Since then, President Vladimir Putin has spoken about tackling the problem. “Putin recognises that you have got to convince the IAAF that a deeply corrupt era has been cleaned up,” says Pound. “And you have to convince WADA that the things that we found non-compliant — the Moscow lab and with RUSADA [the Russian Anti-Doping Agency] — have got to be solved.”
Putin would have had even more to worry about had Pound got his way when the commission was appointed.
“Our terms of reference were probably a little narrower than they ought to have been in the sense we were only examining one sport. It would have given a better picture of the whole country and its approach to sport to look at all sports in Russia.

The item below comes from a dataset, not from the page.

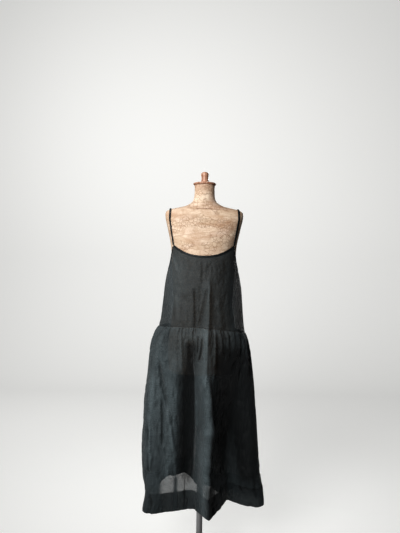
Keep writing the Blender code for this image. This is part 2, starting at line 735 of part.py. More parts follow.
def main():
    clear_scene()
    linen = make_material("black_linen", (0.012, 0.013, 0.015), 0.85)
    paper = make_material("aged_paper", (0.58, 0.42, 0.27), 0.75)
    wood = make_material("turned_wood", (0.42, 0.21, 0.11), 0.55)
    steel = make_material("steel", (0.42, 0.42, 0.41), 0.35, 1.0)
    iron = make_material("cast_iron", (0.06, 0.06, 0.062), 0.5, 0.6)

    corner = CORNER_BEARING
    back_corner = BACK_CORNER_BEARING
    side = SIDE_BEARING - SIDE_EASE
    back_side = SIDE_BEARING + SIDE_EASE
    sides_and_neck = (ARMHOLE_COLUMNS, NECK_COLUMNS, ARMHOLE_COLUMNS)
    front_stops = (-side, -corner, corner, side)
    back_stops = (back_side, back_corner, FULL_TURN - back_corner, FULL_TURN - back_side)
    make_bodice("dress_bodice_front", spaced(front_stops, sides_and_neck), linen)
    make_bodice("dress_bodice_back", spaced(back_stops, sides_and_neck), linen)
    front = (SIDE_SEAM_EASE, FRONT_COUNT - SIDE_SEAM_EASE)
    back = (FRONT_COUNT + SIDE_SEAM_EASE, GATHER_COUNT - SIDE_SEAM_EASE)
    make_skirt("dress_skirt_front", *front, linen)
    make_skirt("dress_skirt_back", *back, linen)
    make_hem("dress_hem_front", *front, linen)
    make_hem("dress_hem_back", *back, linen)

    make_binding("dress_neck_binding_front", spaced(front_stops[1:3], (NECK_COLUMNS,)), linen)
    make_binding("dress_neck_binding_back", spaced(back_stops[1:3], (NECK_COLUMNS,)), linen)
    halves = (ARMHOLE_COLUMNS, ARMHOLE_COLUMNS)
    make_binding("dress_armhole_binding_right", spaced((corner, SIDE_BEARING, back_corner), halves), linen)
    make_binding("dress_armhole_binding_left", spaced((-back_corner, -SIDE_BEARING, -corner), halves), linen)
    make_strap("dress_strap_right", 1.0, linen)
    make_strap("dress_strap_left", -1.0, linen)

    make_torso(paper)
    make_neck_cap(wood)
    make_neck_knob(wood)
    make_stand(steel, iron)


main()
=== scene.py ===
# Camisole dress in semi-sheer black linen, hung on an old papered dress form with its stand.
# Metres, +Z up. The front faces -Y, and left is -X, as seen from the front.
# Bearings are degrees round the form from the front, positive towards +X.
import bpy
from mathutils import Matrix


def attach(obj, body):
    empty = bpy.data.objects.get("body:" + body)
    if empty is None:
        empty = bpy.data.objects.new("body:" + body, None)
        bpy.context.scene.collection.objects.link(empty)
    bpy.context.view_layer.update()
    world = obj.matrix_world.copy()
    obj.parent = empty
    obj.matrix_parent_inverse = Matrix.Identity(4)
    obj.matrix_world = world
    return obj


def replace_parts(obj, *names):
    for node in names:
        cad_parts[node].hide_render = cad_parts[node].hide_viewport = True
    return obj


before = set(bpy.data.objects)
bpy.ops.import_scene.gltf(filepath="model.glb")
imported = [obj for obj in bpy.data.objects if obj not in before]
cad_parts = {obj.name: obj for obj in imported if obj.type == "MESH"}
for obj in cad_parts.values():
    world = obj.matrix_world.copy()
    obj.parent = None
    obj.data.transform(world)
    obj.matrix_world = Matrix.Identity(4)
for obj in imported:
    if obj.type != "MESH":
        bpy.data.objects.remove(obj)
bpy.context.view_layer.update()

import math

import bmesh
import bpy
import numpy as np
from mathutils import Matrix, Vector, noise

fullTurn = 360.0

studio = {
    "cameraAt": (-0.015, -2.10, 1.27),
    "cameraRoll": -0.94,            # degrees
    "lens": 32.96,
    "floorReach": 14.0,
    "wallBehind": 4.2,
    "wallHeight": 6.0,
    "sweepRadius": 1.4,
    "floorColour": (0.76, 0.76, 0.745),
    "windowLight": 0.15,            # the world's light from the left
    "roomLight": 0.05,              # and from the right
    "worldSeen": (0.80, 0.80, 0.785),
    "lights": (      # name, place, aim, size, power, spread in degrees
        ("key", (-1.32, -2.50, 2.35), (0.0, 0.0, 2.15), 1.9, 36.5, 100.0),   # low down it gives less
        ("wallLight", (-1.3, 0.3, 3.1), (0.2, 4.2, 2.4), 1.6, 60.0, 180.0),
        ("backLight", (1.1, 2.9, 2.3), (0.0, 0.0, 1.1), 1.4, 9.0, 60.0),     # so that the back shows too
    ),
    "floorGlow": 0.42,              # evens out the floor and the wall
}


def mixed(low, high, share):
    return low + (high - low) * share


def ease(share):
    share = np.clip(share, 0.0, 1.0)
    return share * share * (3.0 - 2.0 * share)


def readTable(rows, level):
    # Values between the rows of a table, on smooth curves, at any levels of its first column
    rows = np.array(rows, float)
    stops = rows[:, 0]
    level = np.clip(level, stops[0], stops[-1])
    low = np.clip(np.searchsorted(stops, level, side="right") - 1, 0, len(stops) - 2)
    high = low + 1
    before = np.maximum(low - 1, 0)
    after = np.minimum(high + 1, len(stops) - 1)
    span = (stops[high] - stops[low])[:, None]
    share = (level - stops[low])[:, None] / span
    leave = (rows[high] - rows[before]) / (stops[high] - stops[before])[:, None] * span
    arrive = (rows[after] - rows[low]) / (stops[after] - stops[low])[:, None] * span
    square = share * share
    cube = square * share
    values = (2 * cube - 3 * square + 1) * rows[low] + (cube - 2 * square + share) * leave
    values += (3 * square - 2 * cube) * rows[high] + (cube - square) * arrive
    return values[:, 1:].T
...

“If you look at what was going on with RUSADA, the sabotage of out-of-competition tests and the ‘whereabouts’ system, in our view it was pretty naive to think that only happens in Russian athletics.”
Pound then went even further. He says: “I don’t think any country or any sport is without risk. Could other countries have similar problems to Russia? Oh yeah, for sure. There are many other dark secrets to be revealed. What you hope is our report takes the lid off the proverbial can of worms.
“Whistle blowers can be reluctant to come forward because they think, ‘All this shit is going to happen to me and nothing will be done about it.’
“Now I hope that the signal gets out to potential whistle blowers, not only in Russia but in other countries and in other sports, that by coming forward they will actually accomplish something.”
One country which Pound would like the commission to examine is Kenya, which topped the medals table at the World Championships in August.
Kenyan athletes staged their protest this week claiming their national governing body have failed to tackle doping and alleged that senior officials had accepted secret payments from Nike. Athletics Kenya and the sportswear firm both deny the claims.
“We will have to do something à la Russia with Kenya,” says Pound. “Let’s go and see what happened. Who was selling drugs? To whom? Who was using them?”